Sobrinho do senhor Jorge, irmão de Mozart, o arquiteto e fotógrafo Helcio Mano recorda as paixões do tio que, além das lojas, envolviam a construção de casas e a coleção de esculturas em mármore. E se, como ele mesmo apontava, cada escultor tinha uma história, cada comerciante e empresário também tem a sua.
“Ele era uma pessoa de um bom humor muito grande. E se tivesse confiança no funcionário, era certo de que a pessoa passaria o resto da vida trabalhando com ele nas lojas. Eram várias filiais aqui no Estado do Rio e ele ia pelo menos uma vez por semana em cada uma delas, sendo que tinha um carinho todo especial pela filial de Petrópolis”.
Chegando a comercializar mais de 1.200 modelos diferentes de meias, por incrível que pareça o empreendimento foi inaugurado com cinco contos de réis emprestados na Rua Uruguaiana, no Rio. É o que contaram os senhores Jorge e Mozart em entrevista à Revista da Associação Comercial de número 1.133, publicada em 1978.
A loja que teceu rede na cidade
Foto: Alexandre Carius. O lar das meias é hoje ocupado por uma ótica.
Sucesso no comércio varejista, a venda de meias chegou a mais de 15 unidades. Bastava procurar, que lá estava ela. Como dizia o slogan, “Ao lado de sua casa, há sempre uma das Casas Olga”. Fonte de inspiração nos negócios e em como se vestir, em Petrópolis a loja foi também inspiração de nome para a professora Olga Lima Tavares Machado, de 62 anos.
“Minha mãe e meu pai tiveram onze filhos. Eles tinham um gosto muito grande pela letra O e, como fui uma das últimas a nascer, acho que as Casas Olga foram uma boa inspiração. Não se conhecem tantos nomes com a letra O assim, então meu O veio daí. Com exceção da minha irmã mais velha que faleceu muito cedo, todos têm nomes que começam com O”.
E ela pode provar. Odilon, Odizia, Odete, Ozanan, Ossian, Olga, Orci, Hosana, Ondina, e Orzinda são os nomes que figuram na família. Para Olga, a ideia do pai era registrar Hosana sem o H, mas, por algum motivo, foi impedido e assim ficou. Mais tarde cliente da loja, ela ressalta a variedade de mercadorias oferecidas que atendia também gestantes.
Grávidas, crianças, mulheres, senhoras, homens. Lisas, bordadas, desenhadas. Para todos os perfis e ocasiões, os fios teceram rede na cidade.
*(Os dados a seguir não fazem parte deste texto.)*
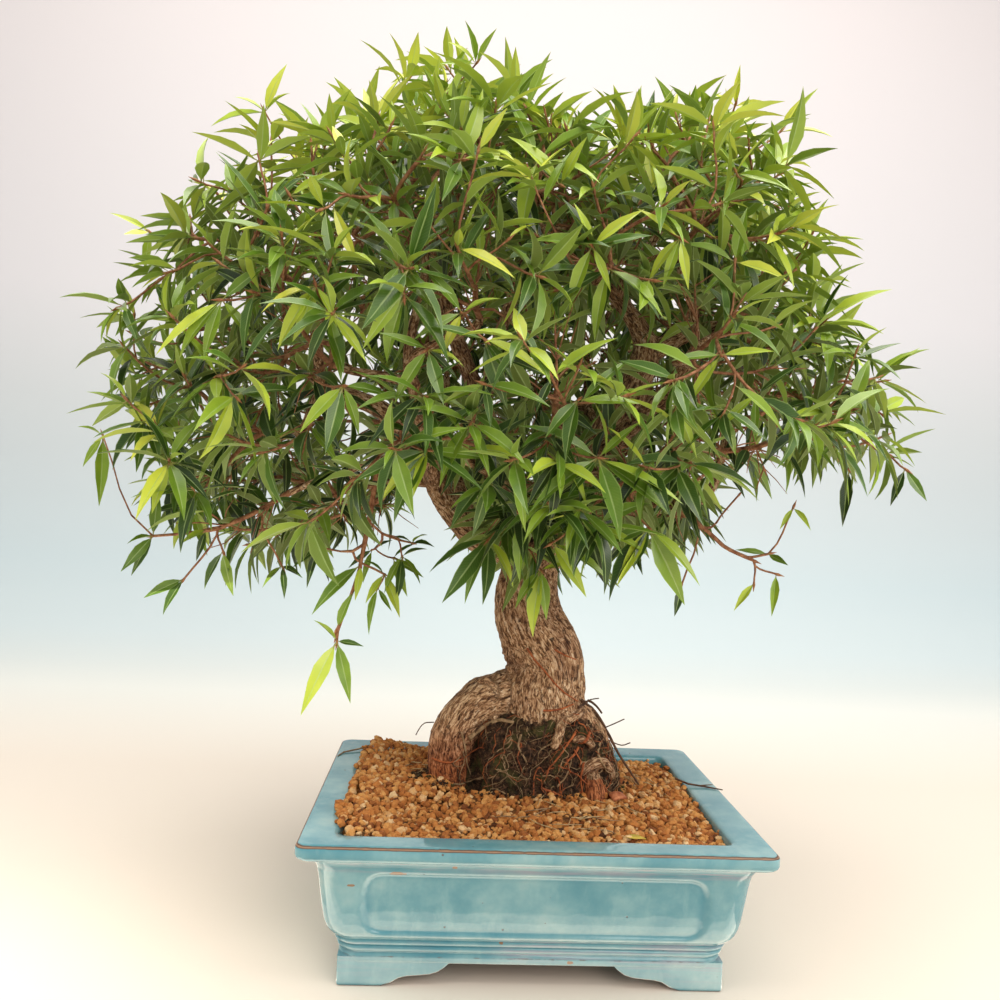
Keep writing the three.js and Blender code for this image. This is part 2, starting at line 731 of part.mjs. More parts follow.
// Grows a leaf out of a face, or closes the face when there is no room for one.
function growLeaf(skin, face, axis, lean, random, owner, terminal = false) {
  const out = terminal ? axis.clone() : faceNormal(skin, face);
  const base = faceMiddle(skin, face);
  const length = LEAF_LENGTH * (0.9 + 0.22 * random());
  const width = LEAF_WIDTH * (0.9 + 0.2 * random());
  const arch = 0.12 + 0.1 * random();
  const leans = terminal ? [0] : [lean, lean - 0.3, lean + 0.3];
  for (const tilt of leans) {
    const along = axis.clone().multiplyScalar(Math.cos(tilt)).addScaledVector(out, Math.sin(tilt));
    along.z -= droopAt(base.z) * (terminal ? 0.5 : 1);
    along.normalize();
    const away = along.dot(out);
    if (away < 0.3) {
      along.addScaledVector(out, 0.45 - away).normalize();
    }
    const normal = UP.clone().multiplyScalar(0.9).addScaledVector(axis, 0.5);
    normal.addScaledVector(along, -normal.dot(along));
    if (normal.lengthSq() > 0.02) {
      const leaf = leafShape(base, along, normal.normalize(), length, width, arch);
      if (isClear(leaf.segments, owner) && !meets(leaf.blade, owner)) {
        keep(leaf.segments, owner);
        keepBody(leaf.blade, owner);
        const lower = drawOut(skin, face, leaf.rows[0], along);
        const upper = drawOut(skin, lower.top, leaf.rows[1], along);
        skin.triangles.push(...lower.sides, ...upper.sides);
        closeTip(skin, upper.top, leaf.tip);
        return true;
      }
    }
  }
  if (terminal) {
    closeTip(skin, face, base.clone().addScaledVector(axis, 4));
  } else {
    skin.triangles.push(face);
  }
  return false;
}

// A star of leaves round the end of a twig: one from each side, one from the tip.
function rosette(skin, face, at, axis, random, owner) {
  const ring = twigRing(at.clone().addScaledVector(axis, 4.5), axis, 0.9, random() * 2);
  const end = drawOut(skin, face, ring, axis);
  const low = random() < 0.5 ? 0 : 1;
  end.sides.forEach((side, i) => {
    if (i % 2 === low) {
      growLeaf(skin, side, axis, 0.95 + 0.35 * random(), random, owner);
    } else {
      skin.triangles.push(side);
    }
  });
  growLeaf(skin, end.top, axis, 0, random, owner, true);
}

// Follows a path of places with a thinning twig and returns its last face.
function growTwig(skin, face, path, thick, thin, roll) {
  let top = face;
  for (let i = 1; i < path.length; i += 1) {
    const along = path[Math.min(i + 1, path.length - 1)].clone().sub(path[i - 1]).normalize();
    const radius = thick + ((thin - thick) * i) / (path.length - 1);
    const step = drawOut(skin, top, twigRing(path[i], along, radius, roll), along);
    skin.triangles.push(...step.sides);
    top = step.top;
  }
  return top;
}

function twigSegments(path, thick, thin) {
  return segmentsOf(path.map((at, i) => ({ at, radius: thick + ((thin - thick) * i) / (path.length - 1) })));
}

// One spray: a stub that goes on from the branch, side twigs, and a star of leaves on each.
function spray(base, targets, index) {
  const owner = 'spray ' + index;
  const random = makeRandom(1000 + 77 * index);
  const start = base.at.clone().addScaledVector(base.out, FIT_GAP);
  const end = base.at.clone().addScaledVector(base.out, 10);
  const stub = startSkin(twigRing(start, base.out, BRANCH_TIP_RADIUS, 0));
  keep([{ a: start, b: end, radius: BRANCH_TIP_RADIUS }], owner);
  const { top, sides } = drawOut(stub, stub.top, twigRing(end, base.out, BRANCH_TIP_RADIUS * 0.8, 0), base.out);
  if (base.hanging) {
    stub.triangles.push(...sides);
    hangingTwig(stub, top, [end, ...base.hanging.path.slice(1)], random, owner);
    return solid(stub.points, stub.triangles);
  }
  const open = sides.filter((side, i) => i % 2 === 1);
  stub.triangles.push(...sides.filter((side, i) => i % 2 === 0));
  const inLine = (target) => target.clone().sub(end).normalize().dot(base.out);
  const wanted = [...targets].sort((a, b) => inLine(b) - inLine(a));
  let terminal = top;
  for (const target of wanted) {
    const face = terminal || bestFace(stub, open, target);
    const path = face && twigPath(stub, face, base, target, owner);
    if (path) {
      keep(twigSegments(path, TWIG_RADIUS, 1.05), owner);
      const last = growTwig(stub, face, path, TWIG_RADIUS + 0.3, 1.1, random() * 2);
      const axis = path[path.length - 1].clone().sub(path[path.length - 2]).normalize();
      rosette(stub, last, target, axis, random, owner);
      if (terminal) {
        terminal = null;
      } else {
        open.splice(open.indexOf(face), 1);
      }
    }
  }
  if (terminal) {
    closeTip(stub, terminal, end.clone().addScaledVector(base.out, 6));
  }
  stub.triangles.push(...open);
  return solid(stub.points, stub.triangles);
}

function bestFace(skin, faces, target) {
  let best = null;
  let bestFit = 0.05;
  for (const face of faces) {
    const fit = faceNormal(skin, face).dot(target.clone().sub(faceMiddle(skin, face)).normalize());
    if (fit > bestFit) {
      bestFit = fit;
      best = face;
    }
  }
  return best;
}

// A clear way from a face of the stub to the middle of a leaf star, or nothing.
function twigPath(skin, face, base, target, owner) {
  const start = faceMiddle(skin, face);
  const out = faceNormal(skin, face);
  const heading = target.clone().sub(start).normalize();
  const arrive = heading.clone().add(point(0, 0, 0.35)).normalize();
  const first = start.clone().addScaledVector(out, 3.5).addScaledVector(heading, 3);
  for (const way of [0, 0.3, -0.3, 0.6, -0.6, 0.9, -0.9]) {
    const sideways = heading.clone().cross(UP).normalize().multiplyScalar(way);
    const leave = heading.clone().addScaledVector(out, 0.4).add(sideways).normalize();
    const rest = bend(first, leave, target, arrive, 2);
    const body = tube(rest.map((at) => ({ at, radius: TWIG_RADIUS + 0.3 })), 4);
    if (isClear(twigSegments(rest, TWIG_RADIUS, 1.05), owner) && !meets(body, owner)) {
      keepBody(tube(rest.slice(0, 2).map((at) => ({ at, radius: TWIG_RADIUS })), 4), owner);
      return [start, ...rest];
    }
  }
  return null;
}

// A low twig that hangs out of the crown: one leaf at each bend, and a star at the end.
function hangingTwig(skin, face, path, random, owner) {
  keep(twigSegments(path, TWIG_RADIUS, 1.05), owner);
  let top = face;
  path.slice(1).forEach((at, i) => {
    const along = at.clone().sub(path[i]).normalize();
    const radius = TWIG_RADIUS - 0.18 * i;
    const stretch = drawOut(skin, top, twigRing(at, along, radius, 0), along);
    skin.triangles.push(...stretch.sides);
    top = stretch.top;
    if (i < 2) {
      const node = drawOut(skin, top, twigRing(at.clone().addScaledVector(along, 4), along, radius * 0.9, 0), along);
      node.sides.forEach((side, k) => {
        if (k === 5 - 2 * i) {
          growLeaf(skin, side, along, 1.0, random, owner);
        } else {
          skin.triangles.push(side);
        }
      });
      top = node.top;
    }
  });
  const axis = path[3].clone().sub(path[2]).normalize();
  rosette(skin, top, path[3], axis, random, owner);
}

// Leaf stars spread evenly over the crown, each given to the nearest spray that has room.
function shareTargets(bases) {
  const count = TARGET_COUNT;
  const shares = bases.map(() => []);
  for (let i = 0; i < count; i += 1) {
    const direction = spiralDirection(i, count, 1.1);
    const under = direction.z < -0.7 && direction.y > -0.25;
    if (!under) {
      const inset = LEAF_LENGTH * (0.93 + 0.26 * Math.abs(direction.z)) + (i % 3 === 2 ? 46 : 0);
      const target = fromCrown(direction, reach(direction) - inset);
      let best = -1;
      let bestSize = 190;
      bases.forEach((base, k) => {
        const size = base.at.distanceTo(target) + 6 * shares[k].length;
        if (!base.hanging && shares[k].length < STARS_PER_SPRAY && size < bestSize) {
          bestSize = size;
          best = k;
        }
      });
      if (best >= 0) {
        shares[best].push(target);
      }
    }
  }
  return shares;
}

// The wood with every radius made larger by `extra`, so that a fat copy can cut its own socket.
function wood(branches, extra) {
  const fatten = (stops) => stops.map(({ at, radius }) => ({ at, radius: radius + extra }));
  let body = tube(fatten(TRUNK), 12, 0.05, 0.86);
  ROOTS.forEach((stops) => { body = body.add(tube(fatten(stops), 8, 0.05)); });
  if (branches) {
    LIMBS.forEach((stops) => { body = body.add(tube(stops, 6, 0.04)); });
    branches.forEach((stops) => { body = body.add(tube(stops, 4)); });
  }
  return body;
}

// The dark mound of old soil and roots, with a plug that stands in the hole in the granules.
function rootBall() {
  const sides = 26;
  const plug = FIT_GAP + 0.25;
  const levels = [
    [HOLE.bottom + FIT_GAP, HOLE.radiusX - plug, HOLE.radiusY - plug, HOLE.x, HOLE.y],
    [SOIL_EDGE + 4, HOLE.radiusX - plug, HOLE.radiusY - plug, HOLE.x, HOLE.y],
    [SOIL_EDGE + 15, 86, 43, -1, 13.5],
    [130, 80, 41, 1, 13],
    [145, 71, 38, 6, 13],
    [160, 62, 34.5, 9, 14],
    [173, 50, 29, 11, 15],
    [180, 34, 20, 12, 15],
  ];
  const rings = levels.map(([z, radiusX, radiusY, x, y], level) => {
    const ring = ellipseRing(x, y, z, radiusX, radiusY, sides);
    if (level > 1) {
      ring.forEach((p) => {
        const rough = 0.985 + 0.035 * Math.sin(p.x * 0.41 + p.z * 0.23) * Math.sin(p.y * 0.57 - p.z * 0.31);
        p.set(x + (p.x - x) * rough, y + (p.y - y) * rough, p.z);
      });
    }
    return ring;
  });
  return largest(loft(rings).subtract(wood(null, FIT_GAP + 0.1)));
}

function build() {
  const group = new THREE.Group();
  group.name = 'willow_leaf_fig_bonsai';
  group.add(toMesh('pot', pot(), 0x62b4c6, 0.2));
  group.add(toMesh('soil', soil(), 0xb07c40, 0.95));
  group.add(toMesh('root_ball', rootBall(), 0x2e211a, 0.95));
  group.add(toMesh('drain_mesh_left', screenBody(-DRAIN_X), 0x2b2b2b, 0.6));
  group.add(toMesh('drain_mesh_right', screenBody(DRAIN_X), 0x2b2b2b, 0.6));

  const bases = sprayBases();
  const branches = growBranches(bases);
  [TRUNK, ...ROOTS, ...LIMBS, ...branches].forEach((stops) => keep(segmentsOf(stops), 'wood'));
  const trunk = largest(wood(branches, 0));
  group.add(toMesh('trunk', trunk, 0x8c6a50, 0.9));

  const shares = shareTargets(bases);
  let number = 0;
  bases.forEach((base, i) => {
    const body = spray(base, shares[i], i);
    number += 1;
    group.add(toMesh('spray_' + String(number).padStart(2, '0'), body, 0x3f7a2e, 0.45));
  });

  // The finished part stands with the middle of its box over the origin.
  const bounds = new THREE.Box3().setFromObject(group);
  const shift = bounds.getCenter(new THREE.Vector3());
  group.children.forEach((mesh) => mesh.geometry.translate(-shift.x, -shift.y, -bounds.min.z));
  return group;
}

export default build();
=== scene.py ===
# A willow leaf fig bonsai in its glazed pot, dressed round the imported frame.
# Pieces are modelled in millimetres from the floor under the pot's middle, front towards -Y,
# and are moved into the part's frame, in metres, as each one is finished.

import math
import random

import bmesh
import bpy
import numpy as np
from mathutils import Matrix, Vector, noise
from mathutils.bvhtree import BVHTree


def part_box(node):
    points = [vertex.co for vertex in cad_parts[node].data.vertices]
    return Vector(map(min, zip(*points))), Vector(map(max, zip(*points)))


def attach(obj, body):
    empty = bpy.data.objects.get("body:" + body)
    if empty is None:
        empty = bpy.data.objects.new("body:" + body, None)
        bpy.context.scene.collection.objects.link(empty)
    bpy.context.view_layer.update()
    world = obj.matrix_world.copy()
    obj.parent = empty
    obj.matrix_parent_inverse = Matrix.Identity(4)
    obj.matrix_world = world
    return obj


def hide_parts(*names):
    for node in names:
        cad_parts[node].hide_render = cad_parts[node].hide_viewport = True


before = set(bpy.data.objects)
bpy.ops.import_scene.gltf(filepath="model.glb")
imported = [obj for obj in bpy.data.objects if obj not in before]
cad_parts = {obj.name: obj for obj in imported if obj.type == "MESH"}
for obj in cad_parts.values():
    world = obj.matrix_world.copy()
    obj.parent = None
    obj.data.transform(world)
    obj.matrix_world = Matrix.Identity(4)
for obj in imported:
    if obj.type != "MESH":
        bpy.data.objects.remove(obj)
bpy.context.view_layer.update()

# The pot's driving dimensions, as in the part's source.
RIM_WIDTH = 350
RIM_DEPTH = 285
POT_HEIGHT = 114
FOOT_HEIGHT = 17
RIM_FLAT = 28
WALL_CORNER = 17
RIM_CORNER = 8
BASE_INSET = 34
FOOT_INSET = 30.6
FOOT_ARMS = (84, 68)
FOOT_THICKNESS = 14
DRAIN_HOLES = [(x, 0, 14) for x in (-70, 70)]
WIRE_HOLES = [(x, y, 3) for x in (-35, 35) for y in (-60, 60)]
SOIL_EDGE = POT_HEIGHT - 8
SOIL_MOUND = 14
GRANULE_PITCH = 5
SPILLED_ON_RIM = 95
SPILLED_IN_HEAP = 12
CRUMBS_ON_BALL = 850
CRUMBS_AT_FOOT = 260
ROOTLET_COUNT = 430
PANEL_DEPTH = 2.6
PANEL_INSET = 21
PANEL = {"half_x": 130, "half_y": 97, "z": 66.5, "half_z": 24.5, "corner": 19}
HOLE = {"x": -2, "y": 14, "radius_x": 90, "radius_y": 46}

# The crown: its middle, and how far the leaf tips reach from it in the front view,
# every 15 degrees from +X turning up to +Z.
CROWN = np.array([-15.0, 10.0, 470.0])
CROWN_REACH = [
    306, 246, 272, 298, 300, 206, 236, 292, 270, 276, 314, 332,
    352, 332, 350, 268, 215, 190, 205, 210, 225, 250, 255, 325,
]
REACH_SCALE = 1.04
CROWN_FRONT = 262
CROWN_BACK = 278
CROWN_FULLNESS = 2.3
BRANCH_TIP_RADIUS = 2.8
SPRAY_COUNT = 47
GOLDEN_ANGLE = math.pi * (3 - math.sqrt(5))

# The camera: where it stands, how it is turned, and its focal length where the picture is this wide.
VIEW_PLACE = np.array([-75.0, -779.0, 361.0])
VIEW_YAW, VIEW_PITCH, VIEW_ROLL = (math.radians(a) for a in (-3.03, -0.13, 2.62))
VIEW_FOCAL = 900
VIEW_WIDTH = 1000

pot_low, pot_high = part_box("pot")
POT_MIDDLE = Vector(((pot_low.x + pot_high.x) / 2, (pot_low.y + pot_high.y) / 2, pot_low.z))
TO_PART = Matrix.Translation(POT_MIDDLE) @ Matrix.Scale(0.001, 4)


def unit(v):
    return v / np.linalg.norm(v)


def blend_in(value, low, high):
    """0 below low, 1 above high, and a smooth step between."""
    t = min(max((value - low) / (high - low), 0.0), 1.0)
    return t * t * (3 - 2 * t)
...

Destino das bailarinas, como foi o caso da professora Rosa Malena Martins Ferreira, de 57 anos, o negócio era, como aponta ela, referência na resistência.
“Eu fazia balé na Academia Rotima e ia sempre lá comprar minhas meias. A própria professora recomendava que a gente comprasse na Casa Olga. Lembro que a loja era muito arrumadinha e organizada também. Entrava muita gente porque tinha nome, tinha fama. Era tudo arrumado por tonalidade de cor, tamanho. Eu ficava encantada”.
Também fã das idas à loja, a advogada Ivete Maria da Conceição, de 55 anos, conta como era visitar sua madrinha de crisma e funcionária da loja, a senhora Ilda. Tida por Ivete como um dos estabelecimentos comerciais mais antigos dos quais se recorda, ela conta que as idas à Casa eram sinônimo de presentes por parte da madrinha.
“Minha madrinha trabalhou lá até se aposentar! Como naquela época não tinha telefone, para ver a pessoa tinha que ir até ela, então eu estava sempre lá e sempre tinha um presente pra mim. Todas as minhas meias foram dadas pela minha madrinha. Me lembro de umas coloridas que a gente usava com sandália, estilo dancing days”.
Reflexo de quem as fundou, as Casas Olga se destacaram por seu papel de ressignificação. Lar das meias, mais do que vestir e cobrir os clientes, a missão do negócio era em fazê-los se redescobrir.